While walking around town today, we were approached by a white man in his fifties. He introduced himself as William from South Africa and invited us over to his house to explain a tour he is offering of the area. He takes people on a boat he bought and renovated further up the river to see wildlife. It sounded like a great trip, but he wanted $30 per day for four days and neither of us had that much cash with us, so we had to decline.
William was an interesting character to talk to, though. He grew up in South Africa and used to race horses, but he decided to move to Paraguay about fifteen years ago when things started to get rough in his country. He used to sell yogurt and other dairy products, but now he sticks to trading fish with the locals, selling ice, and running the occasional tour. He's been bitten by various spiders, snakes, and monkeys in the area, but he's lucky. He told us about one other guy who got eaten by a crocodile and yet another man who was bitten so badly that he had to spend the last year and a half in a hospital. This area is so wild that I guess it shouldn't have surprised me so much to find a crazy South African living here.
After talking to William, Craig and I decided to walk to the nearby Indian village. On the way there, I started to feel nauseous. Suddenly, I lost my lunch. My non-vomiting streak ended at nearly half a year. I felt a little better afterwards, though, so we continued.
When we were nearing the village, a fifteen-year-old girl pulled up to us on a bicycle and started talking to us. Her name was Lilian, and she lived in the village with her family. She invited us over for some terere, which is a cold drink made from yerba leaves (she appeared slightly offended when I called it mate). We gladly accepted.
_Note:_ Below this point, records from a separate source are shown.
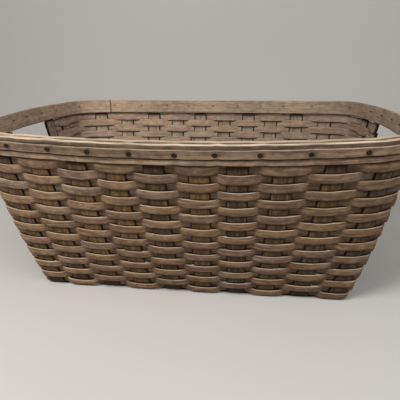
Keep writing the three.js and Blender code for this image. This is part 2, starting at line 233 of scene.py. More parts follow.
ring = [standing(angle_on_side, -1, b, r) for b, r in zip(CROSS_BASE, CROSS_NEAR)]
ring += [standing(angle_on_end, 1, b, r) for b, r in zip(LONG_BASE, LONG_RIM)]
ring += [standing(angle_on_side, 1, b, r) for b, r in zip(CROSS_BASE[::-1], CROSS_FAR[::-1])]
ring += [standing(angle_on_end, -1, b, r) for b, r in zip(LONG_BASE[::-1], LONG_RIM[::-1])]
RING = np.array(ring)
BASE_ANGLES, RIM_ANGLES = RING[:, 0], RING[:, 1]
FEET, HEADS = RING[:, 2:4], RING[:, 4:6]
FIRST_RIGHT = CROSS_SPLINTS
FIRST_FAR = CROSS_SPLINTS + LONG_SPLINTS
FIRST_LEFT = 2 * CROSS_SPLINTS + LONG_SPLINTS
print("first splint, foot and head, mm:", FEET[0].round(), HEADS[0].round())


# %% [markdown]
# The wall is read at a place `u` and a height. `u` counts splints round the basket, anticlockwise from
# the near left. Its whole number is the splint. Its first half is the splint's own width, and its
# second half is the gap to the next one.

# %% One splint's place in its wall, at any height
SLOPE_STEP = 2.0


def flare_at(height):
    share = height / RIM_HEIGHT
    return share + WALL_SWELL * share * (1 - share)


def splint_middle(splint, height):
    share = flare_at(height)[..., None]
    middle = FEET[splint] * (1 - share) + HEADS[splint] * share
    angle = BASE_ANGLES[splint] * (1 - share[..., 0]) + RIM_ANGLES[splint] * share[..., 0]
    return middle, np.stack([-np.sin(angle), np.cos(angle)], axis=-1)


def lifted(flat, height):
    share = flare_at(height)
    half_length = (BASE_LENGTH * (1 - share) + (RIM_LENGTH - 2 * BAND_OUT) * share) / 2
    dip = RIM_SAG * height / RIM_HEIGHT
    z = height - dip * (1 - (flat[..., 0] / half_length) ** 2)
    return np.concatenate([flat, z[..., None]], axis=-1)


def unit(vectors):
    return vectors / np.linalg.norm(vectors, axis=-1, keepdims=True)


def splint_normal(splint, height):
    _, along = splint_middle(splint, height)
    above = lifted(splint_middle(splint, height + SLOPE_STEP)[0], height + SLOPE_STEP)
    below = lifted(splint_middle(splint, height - SLOPE_STEP)[0], height - SLOPE_STEP)
    flat_along = np.concatenate([along, np.zeros_like(along[..., :1])], axis=-1)
    return unit(np.cross(flat_along, above - below))


print("first splint at half height, mm:", splint_middle(np.array([0]), np.array([150.0]))[0].round())


# %% The smooth curve from one splint to the next
def gap_share(place):
    """How far a place is across its gap: 0 on the splint before it and 1 at the next one."""
    return np.clip(2 * (place - np.floor(place)) - 1, 0, 1)


def gap_curve(splint, height, share):
    here, along_here = splint_middle(splint, height)
    after, along_after = splint_middle((splint + 1) % UPRIGHTS, height)
    start = here + along_here * SPLINT_WIDTH / 2
    end = after - along_after * SPLINT_WIDTH / 2
    chord = np.linalg.norm(end - start, axis=-1)
    turn = np.clip((along_here * along_after).sum(axis=-1), -0.6, 1)
    reach = (chord / np.sqrt((1 + turn) / 2))[..., None]
    s = share[..., None]
    curve = (
        (2 * s**3 - 3 * s**2 + 1) * start
        + (s**3 - 2 * s**2 + s) * along_here * reach
        + (3 * s**2 - 2 * s**3) * end
        + (s**3 - s**2) * along_after * reach
    )
    return curve, chord


def wall_flat(place, height):
    splint = np.floor(place).astype(int) % UPRIGHTS
    share = place - np.floor(place)
    middle, along = splint_middle(splint, height)
    on_splint = middle + along * ((2 * share - 0.5) * SPLINT_WIDTH)[..., None]
    in_gap, _ = gap_curve(splint, height, gap_share(place))
    return np.where((share < 0.5)[..., None], on_splint, in_gap)


def gap_width(splint, height):
    return gap_curve(np.array([splint]), np.array([height]), np.array([0.5]))[1][0]


print("gaps at half height, mm:", [round(gap_width(k, 150.0)) for k in range(16)])

# %% The wall at any place and height
PLACE_STEP = 0.01


def wall_at(place, height):
    """The wall's middle surface: points, outward directions and directions along the wall."""
    splint = np.floor(place).astype(int) % UPRIGHTS
    share = gap_share(place)[..., None]
    point = lifted(wall_flat(place, height), height)
    outward = splint_normal(splint, height) * (1 - share)
    outward = unit(outward + splint_normal((splint + 1) % UPRIGHTS, height) * share)
    along = wall_flat(place + PLACE_STEP, height) - wall_flat(place - PLACE_STEP, height)
    along = np.concatenate([along, np.zeros_like(along[..., :1])], axis=-1)
    return point, outward, unit(along)


print("mid near wall, mm:", wall_at(np.array([4.75]), np.array([150.0]))[0].round())


# %% How much height a strip takes up on the sloping wall
def rise_of(width, height):
    flare = (RIM_WIDTH - 2 * BAND_OUT - BASE_WIDTH) / 2
    slope = flare * (flare_at(height) - flare_at(height - SLOPE_STEP)) / SLOPE_STEP
    return width / np.hypot(1, slope)


BAND_TOP = RIM_HEIGHT - OUTER_BAND_DROP
BAND_BOTTOM = BAND_TOP - rise_of(BAND_HEIGHT, BAND_TOP)
ROW_PITCH = (BAND_BOTTOM - UNDER_BAND - FIRST_ROW) / (WEAVER_ROWS - 0.5)
WEAVER_WIDTH = ROW_PITCH - ROW_GAP
CLOSED_ROWS = WEAVER_ROWS - OPEN_ROWS


def row_height(row):
    return FIRST_ROW + (row - 1) * ROW_PITCH


print("row pitch, mm:", round(ROW_PITCH, 2), "weaver width, mm:", round(WEAVER_WIDTH, 2))


# %% [markdown]
# ## Straight stock, then bending
#
# A basket maker splits and shaves straight strips first and bends them afterwards. The same order works
# here. A flat grid is added, given its thickness and worn edges by modifiers, and only then laid along
# its way round the basket. Bending a finished strip with a Curve modifier is the usual way, but that
# modifier can't lean a strip with a wall that flares, so the vertices are laid by the wall's function.
#
# The straight coordinates are kept on the mesh as an attribute. The grain then follows each strip round
# every bend.

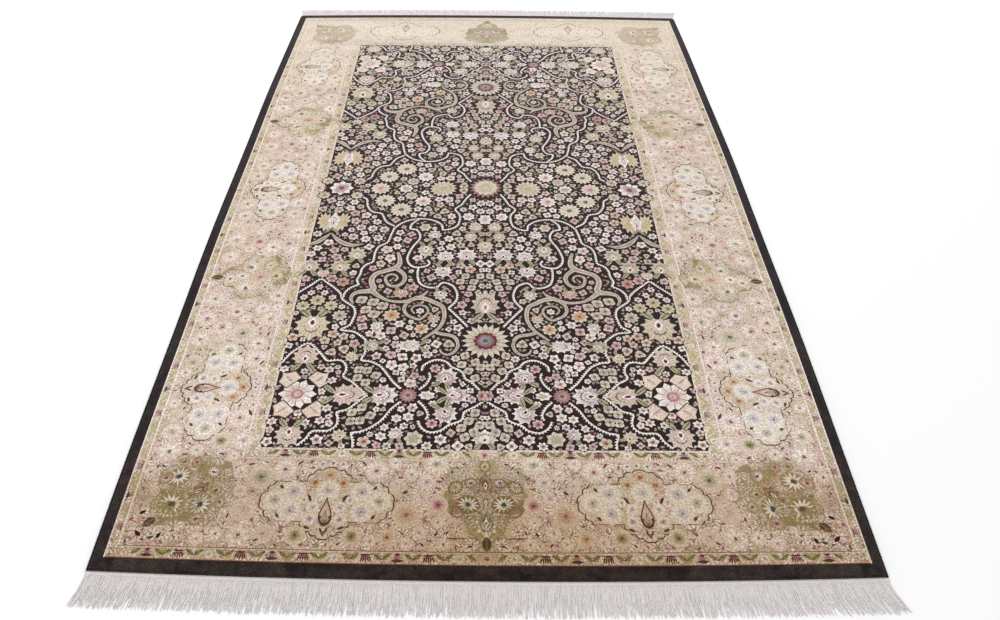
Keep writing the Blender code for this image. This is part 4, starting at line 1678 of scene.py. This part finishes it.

Lilian was a gracious host, and we learned that her family speaks a language other than Guarani, which itself is a pretty obscure language. Other than her native language, she also knows Guarani, Spanish, a little Italian, and is starting to learn English. She also plays volleyball and wants to go to college to become a lawyer. Craig and I were both very impressed. It turns out that the native people around here do a lot more than just farming.
On the way back to the metropolis of Bahia Negra, I threw up again. Maybe it was the terere, maybe not, but I wasn't willing to take any chances from there on out. I guess I was making up for all those months of being healthy.
Back in town, I could only eat a couple bites for lunch. I started showing Craig some of my pictures from the last few months. When a picture of some food came up, I felt it again. Three pukings in one day, nowhere near a doctor. Not good, especially considering that the bus tomorrow will take about fourteen hours. The only way it could get worse is if diarrhea set in. I went to one of the small shops in town, and luckily the owner had some medicine to stop the vomiting. I also decided that I better stick to fluids for the next few days just to make sure. It could be a rough ride out of here.
CAN YOU SUGGEST HOW I MIGHT CONTACT THE REDOUBTABLE "WILLIAM"?
The only thing I can suggest is to go to Bahia Negra and ask about him. Everyone knows him there.